Other small business advocates were equally unimpressed with the President’s latest proposal. In response, House Small Business Committee Chairman Sam Graves noted:
“Small businesses are facing an enormous amount of uncertainty and anxiety about upcoming tax policy, the President is bent on increasing taxes on the very people we need to invest in the private sector.”
Graves and the WSJ both cited a nonpartisan Joint Committee on Taxation report that estimates the President’s latest proposal would increase taxes on 53 percent of pass-through business income and about 940,000 small businesses.
“In a stagnant economy, it makes no sense to raise taxes on anyone, especially small businesses,” said Graves.

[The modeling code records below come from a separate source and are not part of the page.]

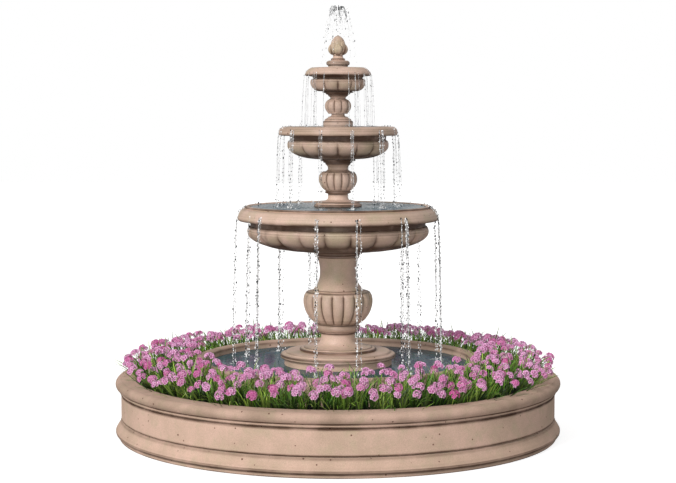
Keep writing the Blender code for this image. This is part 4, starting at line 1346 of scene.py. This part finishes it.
# a thread swells and thins every 26 mm or so
wobble = add(
    threads, "ShaderNodeTexNoise", {"Vector": place, "Scale": 38.0, "Detail": 1.0}
).outputs["Fac"]
thick = ranged(threads, wobble, From_Min=0.35, From_Max=0.7, To_Min=0.25, To_Max=1.3)
taper = ranged(threads, fraction, To_Min=1.0, To_Max=given["Thread End"])
both = maths(threads, "MULTIPLY", thick, taper)
radius = maths(threads, "MULTIPLY", both, given["Thread Radius"])
sized = add(threads, "GeometryNodeSetCurveRadius", {"Curve": evenly, "Radius": radius}).outputs[0]
ring = add(threads, "GeometryNodeCurvePrimitiveCircle", {"Resolution": 5, "Radius": 1.0}).outputs[0]
carried = add(threads, "GeometryNodeInputRadius").outputs[0]
strand = add(
    threads,
    "GeometryNodeCurveToMesh",
    {"Curve": sized, "Profile Curve": ring, "Scale": carried, "Fill Caps": True},
)
# the thread gets its painted glint: a tone between white and dark grey
strand = add(
    threads,
    "GeometryNodeStoreNamedAttribute",
    {"Geometry": strand.outputs[0], "Name": "tint", "Value": given["Thread Tone"]},
    data_type="FLOAT",
    domain="POINT",
).outputs[0]
beads = add(
    threads, "GeometryNodeCurveToPoints", {"Curve": course, "Length": given["Drop Spacing"]}, mode="LENGTH"
).outputs[0]
shake = add(
    threads,
    "FunctionNodeRandomValue",
    {0: (-1.0, -1.0, -1.0), 1: (1.0, 1.0, 1.0), "Seed": given["Seed"]},
    data_type="FLOAT_VECTOR",
).outputs[0]
scatter = {0: shake, "Scale": given["Scatter"]}
stray = add(threads, "ShaderNodeVectorMath", scatter, operation="SCALE").outputs[0]
loose = add(threads, "GeometryNodeSetPosition", {"Geometry": beads, "Offset": stray}).outputs[0]
chance = random_float(threads, 0.0, 1.0, 2)
skewed = maths(threads, "POWER", chance, 2.2)
grow = ranged(threads, skewed, To_Min=0.38, To_Max=1.0)
bead = maths(threads, "MULTIPLY", grow, given["Drop Radius"])
tall = maths(threads, "MULTIPLY", bead, 1.7)
shape = add(threads, "ShaderNodeCombineXYZ", {"X": bead, "Y": bead, "Z": tall}).outputs[0]
ball = add(threads, "GeometryNodeMeshIcoSphere", {"Radius": 1.0, "Subdivisions": 1}).outputs[0]
drops = add(
    threads, "GeometryNodeInstanceOnPoints", {"Points": loose, "Instance": ball, "Scale": shape}
).outputs[0]
# each drop gets a painted glint, white or dark at random
shade = random_float(threads, 0.0, 1.0, 4)
drops = add(
    threads,
    "GeometryNodeStoreNamedAttribute",
    {"Geometry": drops, "Name": "tint", "Value": shade},
    data_type="FLOAT",
    domain="INSTANCE",
).outputs[0]
drops = add(threads, "GeometryNodeRealizeInstances", {"Geometry": drops}).outputs[0]
together = threads.nodes.new("GeometryNodeJoinGeometry")
threads.links.new(strand, together.inputs[0])
threads.links.new(drops, together.inputs[0])
ended(threads, together.outputs[0], given["Finish"])


def threaded(name, paths, seed, **values):
    """Water along several paths, each a list of points, as one piece."""
    verts, edges = [], []
    for path in paths:
        edges += [(len(verts) + i, len(verts) + i + 1) for i in range(len(path) - 1)]
        verts += path
    guide = placed("paths", mesh_of("paths", verts, edges, []))
    apply_tree(guide, threads, Seed=seed, Finish=DROP_WATER, **values)
    made = piece(name, baked(guide), DROP_WATER, 180.0)
    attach(made, "root")
    return made


def at(bearing, r, z):
    """A point at a bearing in degrees from the front, to the right."""
    angle = math.radians(bearing)
    return (r * math.sin(angle), -r * math.cos(angle), z)


def tier_falls(name, rim, end_level, seed):
    """The threads of one bowl. Each follows the rim's outline, then falls freely."""
    chance = np.random.default_rng(seed)
    paths, landings = [], []
    for bearing, strands in FALLS[name]:
        for _ in range(strands):
            stray = chance.uniform(-0.5, 0.5) * math.degrees(BUNCH_WIDTH / rim[-1][0])
            swing = bearing + stray * (strands > 2)
            out = chance.uniform(0.02, 0.10)
            begin_r, begin_z = rim[-1]
            # at the sides a thread is seen over the whole rim, elsewhere from its edge down
            shown = rim if abs(bearing) > 62.0 else rim[-2:]
            run = [at(swing, r + 0.0012, z + 0.0008) for r, z in shown]
            duration = math.sqrt(2.0 * (begin_z - end_level) / GRAVITY)
            for t in np.linspace(0.0, duration, 12)[1:]:
                run.append(at(swing, begin_r + 0.0015 + out * t, begin_z - GRAVITY * t * t / 2.0))
            paths.append(run)
            landings.append(run[-1][:2])
            # a bunch of four or more throws up twice the splashes
            for _ in range(1 if strands < 4 else 2):
                turn = chance.uniform(0.0, math.tau)
                far, high = chance.uniform(0.012, 0.04), chance.uniform(0.008, 0.035)
                x, y = run[-1][:2]
                splash = []
                for t in (0.1, 0.35, 0.65, 0.9):
                    z = end_level + 0.002 + 4.0 * high * t * (1.0 - t)
                    splash.append((x + far * t * math.cos(turn), y + far * t * math.sin(turn), z))
                paths.append(splash)
    return paths, landings


POOL_LEVEL = 0.473
LOWER_LEVEL = heights("lower_bowl")[1] - 0.006
MIDDLE_LEVEL = heights("middle_bowl")[1] - 0.003
UPPER_LEVEL = heights("upper_bowl")[1] - 0.004
# the way over each rim, from the water's edge out to where a thread leaves the stone
rims = {
    "lower": [(0.606, LOWER_LEVEL + 0.001)]
    + [(0.616, 1.5652), (0.632, 1.5640), (0.640, 1.556), (0.648, 1.5475)]
    + [(0.664, 1.537), (0.6745, 1.522), (0.683, 1.504), (0.688, 1.486)],
    "middle": [(0.330, MIDDLE_LEVEL + 0.001)]
    + [(0.345, 2.1065), (0.370, 2.1055), (0.387, 2.0995), (0.398, 2.091), (0.4045, 2.079), (0.4062, 2.062)],
    "upper": [(0.154, UPPER_LEVEL + 0.001)]
    + [(0.170, 2.5075), (0.186, 2.504), (0.203, 2.493), (0.215, 2.480), (0.2222, 2.468), (0.2247, 2.459)],
}
levels = {"lower": POOL_LEVEL, "middle": LOWER_LEVEL, "upper": MIDDLE_LEVEL}
landed = {}
for k, name in enumerate(("lower", "middle", "upper")):
    paths, landed[name] = tier_falls(name, rims[name], levels[name], 51 + k)
    fine_water = (1.0, 0.74, 0.52)[k]  # the smaller bowls feed thinner threads, which hold together
    threaded(
        f"{name}_bowl_threads",
        paths,
        61 + k,
        Drop_Spacing=0.018 / fine_water,
        Drop_Radius=0.0054 * fine_water,
        Scatter=0.006 * fine_water,
        Thread_Radius=0.0013,
        Thread_End=0.35 + 0.25 * k,
        Thread_Tone=0.52,
    )

pond("pool_water", reach("plinth_block") - 0.01, POOL_RADIUS + 0.002, POOL_LEVEL, landed["lower"], 320, 56)
pond("lower_bowl_water", 0.149, 0.603, LOWER_LEVEL, landed["middle"], 256, 44)
pond("middle_bowl_water", 0.095, 0.334, MIDDLE_LEVEL, landed["upper"], 192, 26)
pond("upper_bowl_water", 0.068, 0.157, UPPER_LEVEL, [], 128, 12)

# --- Jet ------------------------------------------------------------------------------------
# The nozzle throws a hollow plume that opens, turns over at its crown and rains back into the
# upper bowl as drops.
chance = np.random.default_rng(71)
tip = heights("spray_nozzle")[1]
crown = heights("water_jet")[1]
skirt = reach("water_jet")


def plume_path(bearing, peak, far, first, last, spread):
    """A drop's way from the nozzle's tip, between two shares of its flight."""
    rise_time = math.sqrt(2.0 * (peak - tip) / GRAVITY)
    whole_time = rise_time + math.sqrt(2.0 * (peak - UPPER_LEVEL) / GRAVITY)
    run = []
    for share_out in np.linspace(first, last, 14):
        drop = GRAVITY * (share_out * whole_time - rise_time) ** 2 / 2.0
        run.append(at(bearing, 0.003 + far * share_out**spread, peak - drop))
    return run


crests, sprays = [], []
for k in range(7):
    middle = 360.0 * (k + 0.25) / 7.0
    for strand in range(3):
        bearing = middle + chance.uniform(-14.0, 14.0)
        peak = crown - 0.003 - 0.010 * strand
        far = skirt * chance.uniform(0.86, 1.04)
        crests.append(plume_path(bearing, peak, far, 0.25 + 0.03 * strand, chance.uniform(0.52, 0.66), 1.6))
for k in range(52):
    bearing = 360.0 * k / 52.0 + chance.uniform(-3.0, 3.0)
    peak = crown - 0.006 - 0.10 * chance.random() ** 2
    far = skirt * chance.uniform(0.72, 1.0)
    first = chance.uniform(0.1, 0.65)
    sprays.append(plume_path(bearing, peak, far, first, min(0.97, first + chance.uniform(0.25, 0.6)), 1.1))
crest = threaded(
    "jet_crown",
    crests,
    72,
    Drop_Spacing=0.09,
    Drop_Radius=0.0030,
    Scatter=0.003,
    Thread_Radius=0.0021,
    Thread_End=0.8,
    Thread_Tone=0.64,
)
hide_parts("water_jet")
spray = threaded(
    "jet_spray",
    sprays,
    73,
    Drop_Spacing=0.044,
    Drop_Radius=0.0040,
    Scatter=0.008,
    Thread_Radius=0.0005,
    Thread_End=0.6,
    Thread_Tone=0.45,
)
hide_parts("water_jet")
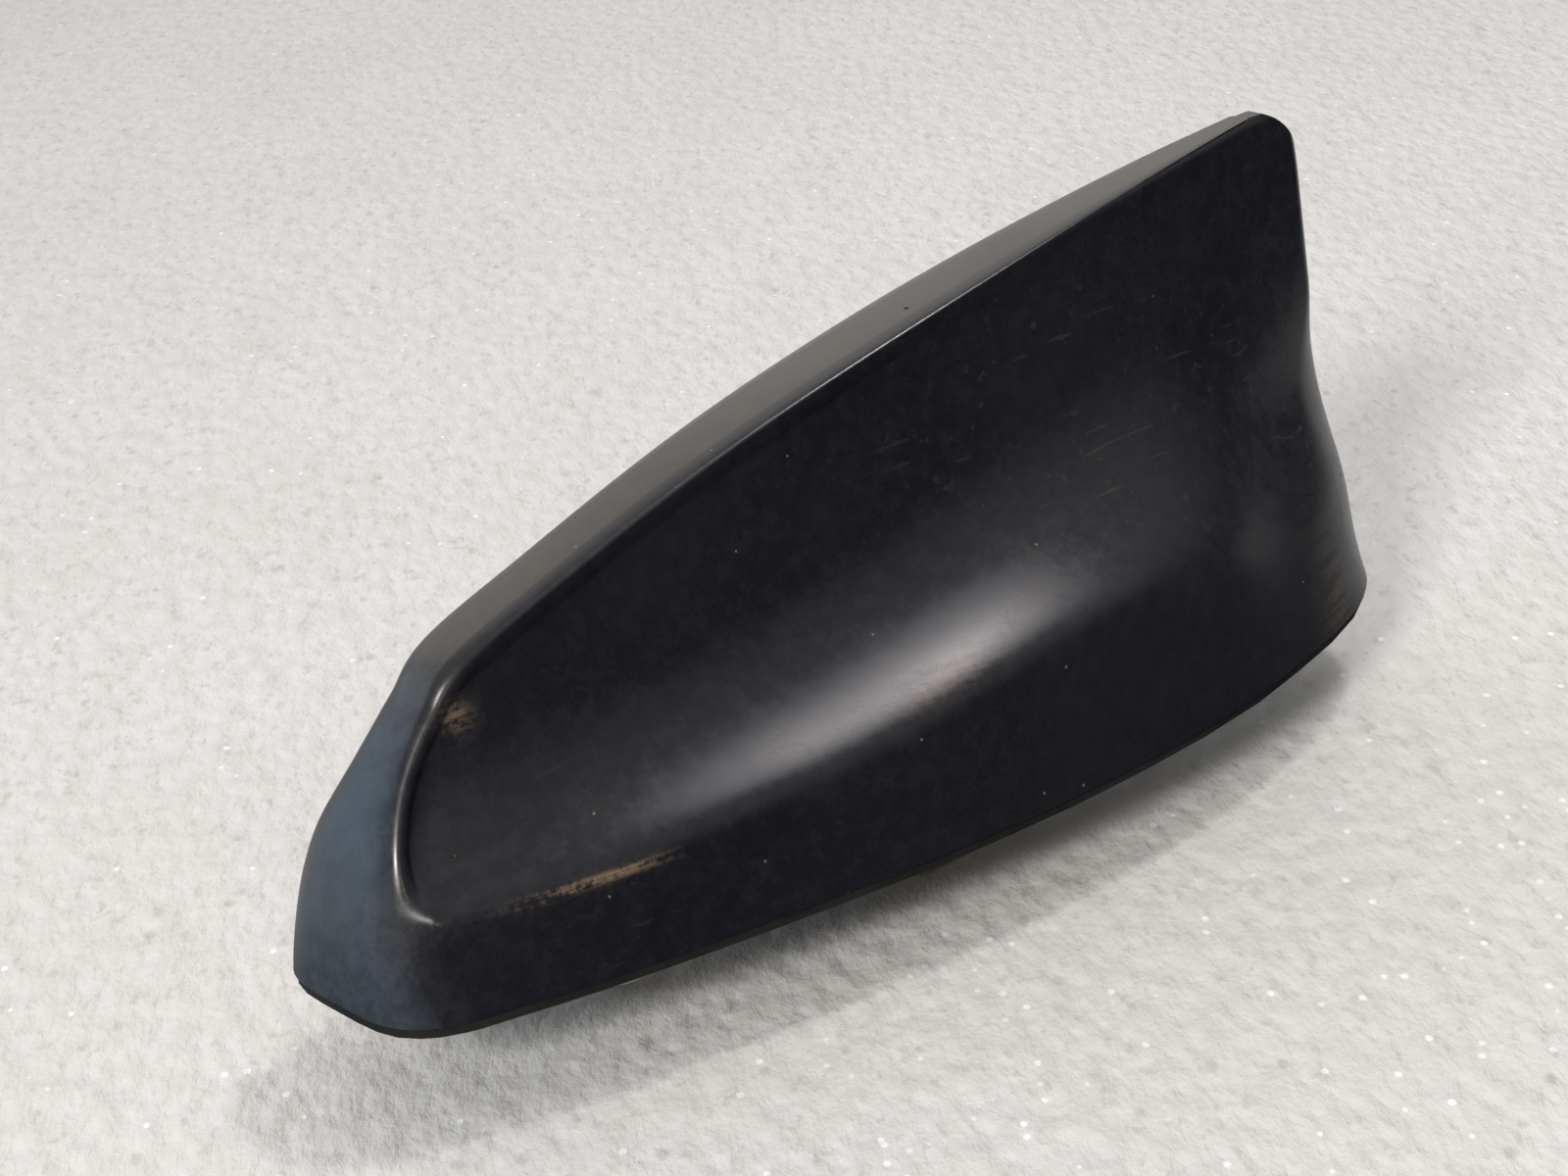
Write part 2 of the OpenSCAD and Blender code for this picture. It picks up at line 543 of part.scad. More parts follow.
// Screws that hold the cover, and screws that hold the board
module screw(len, r, head_r, head_h) {
    difference() {
        union() {
            translate([0, 0, -head_h / 2]) cylinder(h = len + head_h / 2, r = r, $fn = 16);
            translate([0, 0, -head_h]) cylinder(h = head_h, r = head_r, $fn = 24);
        }
        translate([0, 0, -head_h - 1]) cylinder(h = 1.8, r = head_r * 0.5, $fn = 6);
    }
}
module cover_screws() {
    color([0.70, 0.70, 0.72]) for (p = boss_at) translate([p[0], p[1], rim_z + 1.2])
        screw(6, 1.1, 2.8, 1.1);
}
module board_screws() {
    color([0.70, 0.70, 0.72]) for (p = post_at) translate([p[0], p[1], board_z + board_t])
        rotate([180, 0, 0]) screw(5.5, 1, 2.2, 1.3);
}

// Vapour membrane over the base plate's breathing hole
module vent_membrane() {
    color([0.90, 0.90, 0.88]) translate([-30, 0, plate_top]) cylinder(h = 0.4, r = 4, $fn = 32);
}

fin_cover();
rim_gasket();
roof_seal();
base_plate();
foot_collar();
mounting_bolt();
clamp_claw();
locating_peg();
socket_housings();
socket_shells();
socket_insulators();
socket_pins();
main_board();
board_chips();
shield_can();
patch_aerial();
patch_electrode();
patch_pin();
phone_element();
fin_board();
fin_clips();
coil_core();
coil_winding();
cover_screws();
board_screws();
vent_membrane();
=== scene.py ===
import json
import math

import bpy
import numpy as np
from mathutils import Matrix, Vector


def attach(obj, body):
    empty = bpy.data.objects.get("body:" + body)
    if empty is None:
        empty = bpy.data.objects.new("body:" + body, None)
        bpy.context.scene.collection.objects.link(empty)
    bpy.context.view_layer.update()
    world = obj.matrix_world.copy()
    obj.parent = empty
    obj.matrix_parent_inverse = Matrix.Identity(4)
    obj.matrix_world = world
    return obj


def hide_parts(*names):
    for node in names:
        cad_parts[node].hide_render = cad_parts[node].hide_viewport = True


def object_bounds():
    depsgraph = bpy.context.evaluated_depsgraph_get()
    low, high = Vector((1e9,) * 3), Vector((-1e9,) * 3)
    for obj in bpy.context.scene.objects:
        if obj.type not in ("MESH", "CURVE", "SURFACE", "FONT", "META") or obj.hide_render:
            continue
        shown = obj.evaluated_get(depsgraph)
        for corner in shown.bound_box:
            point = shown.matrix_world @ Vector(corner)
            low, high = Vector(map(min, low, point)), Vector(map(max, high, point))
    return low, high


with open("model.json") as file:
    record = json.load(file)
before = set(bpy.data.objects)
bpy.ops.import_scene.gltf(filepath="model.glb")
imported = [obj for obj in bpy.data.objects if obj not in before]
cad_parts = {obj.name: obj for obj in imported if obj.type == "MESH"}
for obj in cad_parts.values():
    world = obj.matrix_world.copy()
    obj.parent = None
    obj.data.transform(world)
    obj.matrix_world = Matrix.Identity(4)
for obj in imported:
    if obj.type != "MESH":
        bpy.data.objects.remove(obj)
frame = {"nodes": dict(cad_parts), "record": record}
cad_low, cad_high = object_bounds()
scene = bpy.context.scene

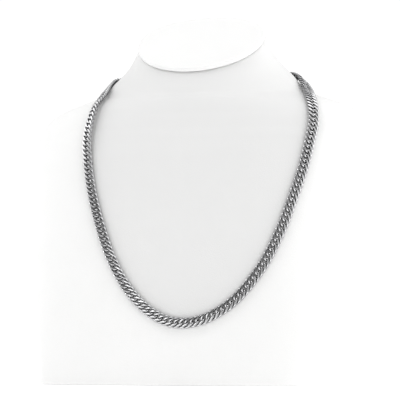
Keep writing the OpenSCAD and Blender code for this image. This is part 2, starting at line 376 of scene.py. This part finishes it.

IFA believes the uncertainty created a one-off, piecemeal approach to tax policy hinders business planning by franchisors and franchisees, thereby discouraging investment and hiring. While there are positive signs the franchise industry is poised for growth in 2012 following the recession, our projections are still as much as 50 percent below pre-recession levels. It is unfortunate the President’s latest tax proposal will do little to alleviate the deficit while further slowing the tepid pace of job creation. IFA is in favor of extending all of the current tax cuts in order to create the incentives for hiring and stable business environment needed to grow our economy and favors a comprehensive approach to tax reform that tackles both corporate and individual rates.